Saturday, May 14

Burger King: Our Way, After Awhile

Why are drive-thru order-takers so all-fired eager to cut me off and announce my total before I've even specified which soda flavor I want with my combo? It seems to me that the rate at which they take my order is inversely proportional to the rate at which my food is actually prepared.

At any rate, she got terribly hasty and hit the "Complete Order" button after I'd ordered only Jared's combo. When I said, "I'm not done yet," and gave her my order, she gave me a second total-- as in, "Your first total is $4-something and your second total is $5-something." When I pulled up to the window, she said "$4-something" by way of confirmation. I handed her my debit card and said, "That's for two orders." "Yeah, I know," she replied. She closed the window. A minute later, she opened the window again and asked, "Are you paying for both orders with the card?" That's what "That's for two orders" meant. Yes, I told her.

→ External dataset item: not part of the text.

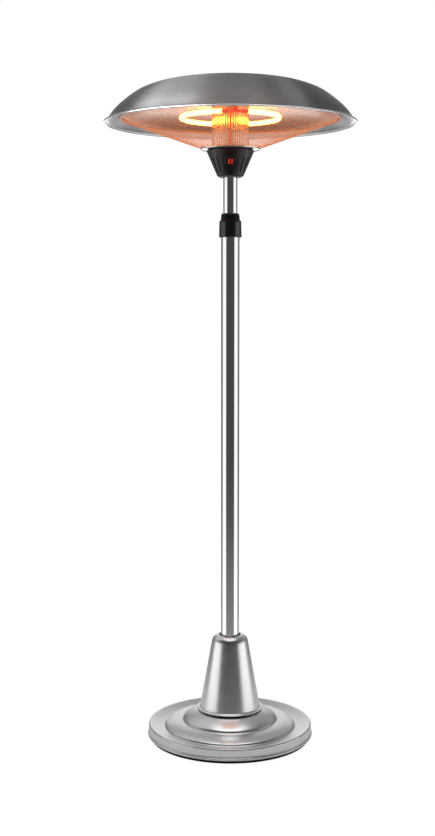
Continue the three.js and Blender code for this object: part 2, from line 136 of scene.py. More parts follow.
def lathe(name, outline, segs=160, crease=48.0, wave=None):
    """Turns a closed outline (r, z in mm) about Z, with smooth normals that keep its flats flat.
    wave(angle, r, z) may move a point in or out along its radius."""
    pts = []
    for p in outline:
        if not pts or math.dist(p, pts[-1]) > 1e-4:
            pts.append(tuple(p[:2]))
    if math.dist(pts[0], pts[-1]) < 1e-4:
        pts.pop()
    n = len(pts)
    area = sum(pts[i][0] * pts[(i + 1) % n][1] - pts[(i + 1) % n][0] * pts[i][1] for i in range(n))
    side = 1.0 if area > 0 else -1.0
    seg_n, seg_l = [], []
    for i in range(n):
        a, b = pts[i], pts[(i + 1) % n]
        d = Vector((b[0] - a[0], b[1] - a[1]))
        seg_l.append(max(d.length, 1e-9))
        d.normalize()
        seg_n.append(Vector((d.y, -d.x)) * side)
    vert_n = []
    for i in range(n):
        n0, n1 = seg_n[i - 1], seg_n[i]
        if pts[i][0] < 1e-6:
            vert_n.append(Vector((0, 1 if n0.y + n1.y > 0 else -1)))
        elif n0.angle(n1, 0) > math.radians(crease):
            vert_n.append(None)
        else:
            vert_n.append((n0 * seg_l[i - 1] + n1 * seg_l[i]).normalized())
    verts, index = [], {}
    for i, (r, z) in enumerate(pts):
        if r < 1e-6:
            index[i] = [len(verts)] * segs
            verts.append((0, 0, z * MM))
        else:
            row = []
            for j in range(segs):
                a = TAU * j / segs
                rr = r + (wave(a, r, z) if wave else 0.0)
                row.append(len(verts))
                verts.append((rr * MM * math.cos(a), rr * MM * math.sin(a), z * MM))
            index[i] = row
    faces, normals = [], []
    for i in range(n):
        k = (i + 1) % n
        if pts[i][0] < 1e-6 and pts[k][0] < 1e-6:
            continue
        na = vert_n[i] or seg_n[i]
        nb = vert_n[k] or seg_n[i]
        for j in range(segs):
            j2 = (j + 1) % segs
            c0, s0 = math.cos(TAU * j / segs), math.sin(TAU * j / segs)
            c1, s1 = math.cos(TAU * j2 / segs), math.sin(TAU * j2 / segs)
            ring = [(index[i][j], na, c0, s0), (index[k][j], nb, c0, s0), (index[k][j2], nb, c1, s1), (index[i][j2], na, c1, s1)]
            if side > 0:
                ring.reverse()
            face, loops = [], []
            for v, nn, c, s in ring:
                if v in face:
                    continue
                face.append(v)
                loops.append((nn.x * c, nn.x * s, nn.y))
            faces.append(face)
            normals.extend(loops)
    return new_object(name, verts, faces, None if wave else normals, sharp=35 if wave else None)


def tube(name, points, radius, sides=12, closed=False, normals=None):
    """A round tube through 3-D points (metres). radius may be a list."""
    n = len(points)
    P = [Vector(p) for p in points]
    T = []
    for i in range(n):
        a = P[i - 1] if (closed or i) else P[i]
        b = P[(i + 1) % n] if (closed or i < n - 1) else P[i]
        T.append((b - a).normalized())
    up = None
    verts, faces = [], []
    for i in range(n):
        t = T[i]
        if normals is not None:
            up = Vector(normals[i])
        elif up is None:
            up = Vector((0, 0, 1)) if abs(t.z) < 0.9 else Vector((1, 0, 0))
        u = (up - t * up.dot(t)).normalized()
        w = t.cross(u)
        up = u
        r = radius[i] if isinstance(radius, (list, tuple)) else radius
        for k in range(sides):
            a = TAU * k / sides
            verts.append(P[i] + u * (r * math.cos(a)) + w * (r * math.sin(a)))
    for i in range(n if closed else n - 1):
        m = (i + 1) % n
        for k in range(sides):
            q = (k + 1) % sides
            faces.append((i * sides + k, i * sides + q, m * sides + q, m * sides + k))
    if not closed:
        faces.append(tuple(range(sides))[::-1])
        faces.append(tuple((n - 1) * sides + k for k in range(sides)))
    return new_object(name, verts, faces, sharp=60)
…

First she handed me one bag. I peeked inside, confirmed it was Jared's burger and onion rings, and handed it to him in the passenger seat. (He refuses to drive on weekends because of his loooong weekly commutes. I don't have a control fetish or anything ;) Then she handed me one drink. In the cupholder it went. Then she handed me another bag and disappeared. I peeked inside . . . the bunless burger looked correct (imagine that!) but she had given me a spoon with which to eat it. I waited for her to reappear. "Can I have a fork and knife to eat this with?" I asked. She rummaged and handed me a fork. "Um, and a knife?" I repeated. Here it came. Jared said, "And MY drink?" I turned to the window again, which was now closed. Waited to be noticed. "And my other drink?" I asked. There it came.

Since I can't drive and eat a bunless burger simultaneously, I parked so we could eat. First problem: my Diet Coke was tea. And not just tea, but sweet tea. Look, I'm from SoCal, folks. Sweet tea is a regional abomination. Jared had ordered tea, so I asked if we could switch-- except he didn't have my Diet Coke, he had a second tea. Since he had not expected sweet tea either, he took the drinks and began climbing out of the car to go exchange them for Diet Cokes. I lifted the lid off my burger bowl . . . and recoiled. "EWWWWWW!" Jared stopped in his tracks.

A big, long, thick, black hair was nestled among my lettuce. This was even worse than sweet tea.

"I'll go in," I sighed.

I juggled the burger bowl and the two drinks. When I came to the counter, the man who had helped the drive-thru girl hand us our food saw me. "Are you missing something?" he asked. I could see the irritation on his face. I announced loudly, for the benefit of maximum embarrassment and chagrin, "No, actually, I seem to have gotten extra hair on my burger."

The manager came over, examined the hair, poked at it (ew!) and went to rectify the situation. She did refund my money (both orders! :p) and replaced my drinks.

When I got to the car, I discovered my burger was also ketchupless.

I'll take what I can get.

3 Comments:

At 11:54 AM, Blogger Elise said...

Eww yuck about the hair! Glad to hear you got your money back. So tell me, what exactly is sweet tea?

 
At 11:51 AM, Blogger Meg, Customer Disservice Lightning Rod said...

Sweet tea is like, "Would you like some tea with your sickly sweet artificial fruit-flavored sugar, ma'am?"

 
At 3:42 AM, Anonymous Jennifer Ward said...

Let me tell you a little of what it's like on the inside. Actually, I should make a blog calld "DUMB CUSTOMERS". No offense to you, I'm sure you are one of the few "good ones" out there.

I work at Arby's, mostly drive thru. I'll have someone pull up and say "I want a number 1 and number 5 *long pause*". Then said person will become irritated when I ask what fries and drink they want with it. Usually they answer with an angry "WHAT?", because apparently I am suppost to magically know what they want with it. Then they usually respond with "I want Arby's sauce and a Diet Pepsi" or just "I want a Diet Pepsi". Then I must spend another minute or so explaining that I need to know if they want homestyle or curly fries, and they usually answer in a 'you should know this' tone.

Also, as a tip, if you go to Arby's anytime and want your combo large sized, tell them first thing. Most people tell us everything they want (including the add mayo no lettuce extra tomato and extra cheese) and then add the "large" part at the end, at which point we have to void it and start over because our screen will only allow you to "large" it by pressing the large button and then the combo number.